Given material:
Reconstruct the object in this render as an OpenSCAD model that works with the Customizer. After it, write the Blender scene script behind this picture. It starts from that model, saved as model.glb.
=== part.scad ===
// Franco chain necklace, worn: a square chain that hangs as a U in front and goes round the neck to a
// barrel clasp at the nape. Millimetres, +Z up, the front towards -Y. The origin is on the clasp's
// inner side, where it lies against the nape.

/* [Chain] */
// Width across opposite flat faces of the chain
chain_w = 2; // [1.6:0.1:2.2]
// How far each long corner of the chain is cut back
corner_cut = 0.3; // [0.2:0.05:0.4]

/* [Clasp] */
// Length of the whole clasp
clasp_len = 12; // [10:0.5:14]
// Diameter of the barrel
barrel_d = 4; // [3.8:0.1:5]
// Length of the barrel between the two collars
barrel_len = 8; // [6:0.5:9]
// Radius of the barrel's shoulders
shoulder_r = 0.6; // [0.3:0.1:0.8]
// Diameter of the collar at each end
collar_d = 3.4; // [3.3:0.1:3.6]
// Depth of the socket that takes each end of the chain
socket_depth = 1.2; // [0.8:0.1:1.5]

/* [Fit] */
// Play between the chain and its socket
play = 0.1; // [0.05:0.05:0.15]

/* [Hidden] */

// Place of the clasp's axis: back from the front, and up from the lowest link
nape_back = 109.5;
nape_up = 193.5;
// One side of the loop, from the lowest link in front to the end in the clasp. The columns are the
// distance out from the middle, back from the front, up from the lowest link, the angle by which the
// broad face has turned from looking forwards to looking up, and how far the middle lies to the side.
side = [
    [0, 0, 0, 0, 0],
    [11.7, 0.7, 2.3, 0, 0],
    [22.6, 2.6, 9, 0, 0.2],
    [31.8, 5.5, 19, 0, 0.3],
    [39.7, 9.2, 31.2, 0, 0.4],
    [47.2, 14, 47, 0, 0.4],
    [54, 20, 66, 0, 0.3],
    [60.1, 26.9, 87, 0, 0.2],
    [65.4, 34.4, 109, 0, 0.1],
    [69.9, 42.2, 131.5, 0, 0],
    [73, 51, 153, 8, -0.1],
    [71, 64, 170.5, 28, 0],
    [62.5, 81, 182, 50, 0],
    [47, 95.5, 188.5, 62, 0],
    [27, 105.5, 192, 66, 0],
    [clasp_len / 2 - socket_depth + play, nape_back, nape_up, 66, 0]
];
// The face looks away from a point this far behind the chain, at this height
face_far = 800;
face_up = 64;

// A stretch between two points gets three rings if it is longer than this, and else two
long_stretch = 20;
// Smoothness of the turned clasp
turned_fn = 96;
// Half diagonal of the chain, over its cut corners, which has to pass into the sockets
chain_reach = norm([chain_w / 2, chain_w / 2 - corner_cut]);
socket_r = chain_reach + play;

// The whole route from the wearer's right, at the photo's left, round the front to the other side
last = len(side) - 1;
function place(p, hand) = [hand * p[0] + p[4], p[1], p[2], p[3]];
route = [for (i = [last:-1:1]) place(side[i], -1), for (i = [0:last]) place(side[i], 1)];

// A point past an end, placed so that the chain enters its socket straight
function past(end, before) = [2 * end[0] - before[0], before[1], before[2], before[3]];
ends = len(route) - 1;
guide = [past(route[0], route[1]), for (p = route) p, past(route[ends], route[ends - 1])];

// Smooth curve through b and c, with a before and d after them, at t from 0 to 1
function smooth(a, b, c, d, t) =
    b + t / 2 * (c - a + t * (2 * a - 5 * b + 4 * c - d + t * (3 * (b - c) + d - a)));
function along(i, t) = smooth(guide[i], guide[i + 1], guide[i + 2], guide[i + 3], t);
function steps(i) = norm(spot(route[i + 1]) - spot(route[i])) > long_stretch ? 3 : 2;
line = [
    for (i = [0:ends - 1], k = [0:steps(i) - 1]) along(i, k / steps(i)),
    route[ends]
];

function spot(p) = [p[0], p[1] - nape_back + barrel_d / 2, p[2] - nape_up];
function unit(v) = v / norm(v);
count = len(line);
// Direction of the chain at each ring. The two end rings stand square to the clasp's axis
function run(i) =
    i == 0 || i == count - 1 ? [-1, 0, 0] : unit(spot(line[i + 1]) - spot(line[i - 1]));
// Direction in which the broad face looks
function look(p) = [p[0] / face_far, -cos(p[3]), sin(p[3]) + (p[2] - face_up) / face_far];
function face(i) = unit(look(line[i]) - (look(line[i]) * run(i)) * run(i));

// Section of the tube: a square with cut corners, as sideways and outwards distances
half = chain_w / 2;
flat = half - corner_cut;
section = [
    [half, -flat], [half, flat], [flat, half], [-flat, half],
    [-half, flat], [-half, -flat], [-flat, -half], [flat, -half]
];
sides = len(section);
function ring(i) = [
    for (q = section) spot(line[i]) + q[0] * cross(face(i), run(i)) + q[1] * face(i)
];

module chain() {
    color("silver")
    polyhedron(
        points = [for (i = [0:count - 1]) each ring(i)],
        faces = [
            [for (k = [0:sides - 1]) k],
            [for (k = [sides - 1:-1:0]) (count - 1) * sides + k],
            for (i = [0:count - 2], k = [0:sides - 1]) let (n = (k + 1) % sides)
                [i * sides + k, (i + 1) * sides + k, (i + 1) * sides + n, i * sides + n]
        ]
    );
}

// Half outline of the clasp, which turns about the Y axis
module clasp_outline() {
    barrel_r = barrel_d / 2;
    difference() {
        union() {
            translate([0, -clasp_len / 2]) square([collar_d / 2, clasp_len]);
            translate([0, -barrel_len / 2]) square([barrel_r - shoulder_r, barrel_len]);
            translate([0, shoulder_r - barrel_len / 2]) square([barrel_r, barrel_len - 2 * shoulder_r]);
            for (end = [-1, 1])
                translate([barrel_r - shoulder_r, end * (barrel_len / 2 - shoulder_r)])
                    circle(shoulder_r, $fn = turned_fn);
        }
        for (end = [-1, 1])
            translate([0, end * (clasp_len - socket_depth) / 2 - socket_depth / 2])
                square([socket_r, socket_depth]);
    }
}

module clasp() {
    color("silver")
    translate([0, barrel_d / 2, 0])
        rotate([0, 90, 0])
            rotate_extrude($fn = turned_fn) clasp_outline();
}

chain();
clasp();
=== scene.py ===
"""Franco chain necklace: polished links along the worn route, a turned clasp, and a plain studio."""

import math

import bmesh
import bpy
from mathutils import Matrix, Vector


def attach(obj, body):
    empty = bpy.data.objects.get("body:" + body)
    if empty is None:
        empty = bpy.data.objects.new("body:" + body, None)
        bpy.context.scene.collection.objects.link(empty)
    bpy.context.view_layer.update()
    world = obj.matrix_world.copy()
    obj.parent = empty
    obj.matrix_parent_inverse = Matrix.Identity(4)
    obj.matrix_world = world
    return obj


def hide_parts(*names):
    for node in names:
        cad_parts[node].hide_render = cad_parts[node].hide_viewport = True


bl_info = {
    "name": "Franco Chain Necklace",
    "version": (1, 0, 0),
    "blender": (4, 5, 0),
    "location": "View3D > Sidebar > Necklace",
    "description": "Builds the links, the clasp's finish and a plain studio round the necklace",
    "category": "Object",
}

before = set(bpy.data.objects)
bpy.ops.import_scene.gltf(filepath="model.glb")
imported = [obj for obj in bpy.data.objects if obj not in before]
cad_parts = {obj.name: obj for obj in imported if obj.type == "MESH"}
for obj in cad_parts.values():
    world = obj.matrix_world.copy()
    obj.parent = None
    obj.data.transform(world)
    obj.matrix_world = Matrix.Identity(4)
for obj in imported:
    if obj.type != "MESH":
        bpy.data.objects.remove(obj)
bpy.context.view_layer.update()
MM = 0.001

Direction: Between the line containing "barrel_r = barrel_d / 2;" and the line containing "obj.matrix_world = world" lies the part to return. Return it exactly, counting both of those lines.

Reply to the task:
    barrel_r = barrel_d / 2;
    difference() {
        union() {
            translate([0, -clasp_len / 2]) square([collar_d / 2, clasp_len]);
            translate([0, -barrel_len / 2]) square([barrel_r - shoulder_r, barrel_len]);
            translate([0, shoulder_r - barrel_len / 2]) square([barrel_r, barrel_len - 2 * shoulder_r]);
            for (end = [-1, 1])
                translate([barrel_r - shoulder_r, end * (barrel_len / 2 - shoulder_r)])
                    circle(shoulder_r, $fn = turned_fn);
        }
        for (end = [-1, 1])
            translate([0, end * (clasp_len - socket_depth) / 2 - socket_depth / 2])
                square([socket_r, socket_depth]);
    }
}

module clasp() {
    color("silver")
    translate([0, barrel_d / 2, 0])
        rotate([0, 90, 0])
            rotate_extrude($fn = turned_fn) clasp_outline();
}

chain();
clasp();
=== scene.py ===
"""Franco chain necklace: polished links along the worn route, a turned clasp, and a plain studio."""

import math

import bmesh
import bpy
from mathutils import Matrix, Vector


def attach(obj, body):
    empty = bpy.data.objects.get("body:" + body)
    if empty is None:
        empty = bpy.data.objects.new("body:" + body, None)
        bpy.context.scene.collection.objects.link(empty)
    bpy.context.view_layer.update()
    world = obj.matrix_world.copy()
    obj.parent = empty
    obj.matrix_parent_inverse = Matrix.Identity(4)
    obj.matrix_world = world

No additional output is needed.